Census II includes eight rankings of the 500 most used FOSS packages among those reported in the private usage data contributed by SCA partners. These include different slices of the data based on versions, structure, and packaging system. For example, this research enables identification of the top 10 version-agnostic packages available on the npm package manager that were called directly in applications:

  • Lodash
  • react
  • axios
  • debug
  • @babel/core
  • Express
  • Semver
  • Uuid
  • react-dom
  • jquery

To review all of the Top 500 lists in their entirety, please visit Data.World.

The study also surfaces these five overall findings that are detailed in the report:

1) The need for a standardized naming schema for software components so that application libraries can be uniquely identified

2) The complexities associated with package versioning – SBOM guidance will need to reflect versioning information that is consistent with the public “main” repository for that package, rather than private repositories

3) Much of the most widely used FOSS is developed by only a handful of contributors – results in one dataset show that 136 developers were responsible for more than 80% of the lines of code added to the top 50 packages

4) The increasing importance of individual developer account security – the OpenSSF encourages the use of MFA tokens or organizational accounts to achieve greater account security

5) The persistence of legacy software in the open source space

Census II is authored by Frank Nagle, Harvard Business School; James Dana, Harvard Business School; Jennifer Hoffman, Laboratory for Innovation Science at Harvard; Steven Randazzo, Laboratory for Innovation Science at Harvard; and Yanuo Zhou, Harvard Business School.
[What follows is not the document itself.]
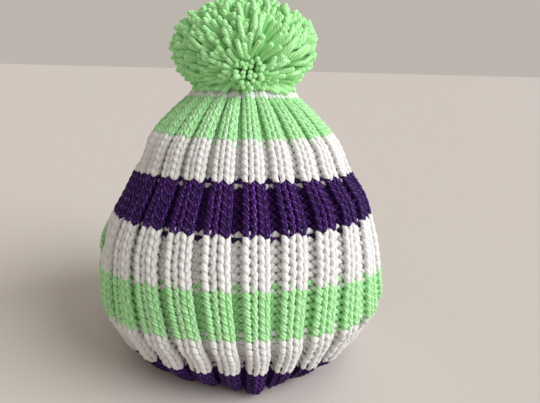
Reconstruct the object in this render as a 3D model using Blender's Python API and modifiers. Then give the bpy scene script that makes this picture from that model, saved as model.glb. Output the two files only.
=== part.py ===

“Our goal is to not only identify the most widely used FOSS but also provide an example of how the distributed nature of FOSS requires a multi-party effort to fully understand the value and security of the FOSS ecosystem. Only through data-sharing, coordination, and investment will the value of this critical component of the digital economy be preserved for generations to come,” said Frank Nagle, Assistant Professor, Harvard Business School.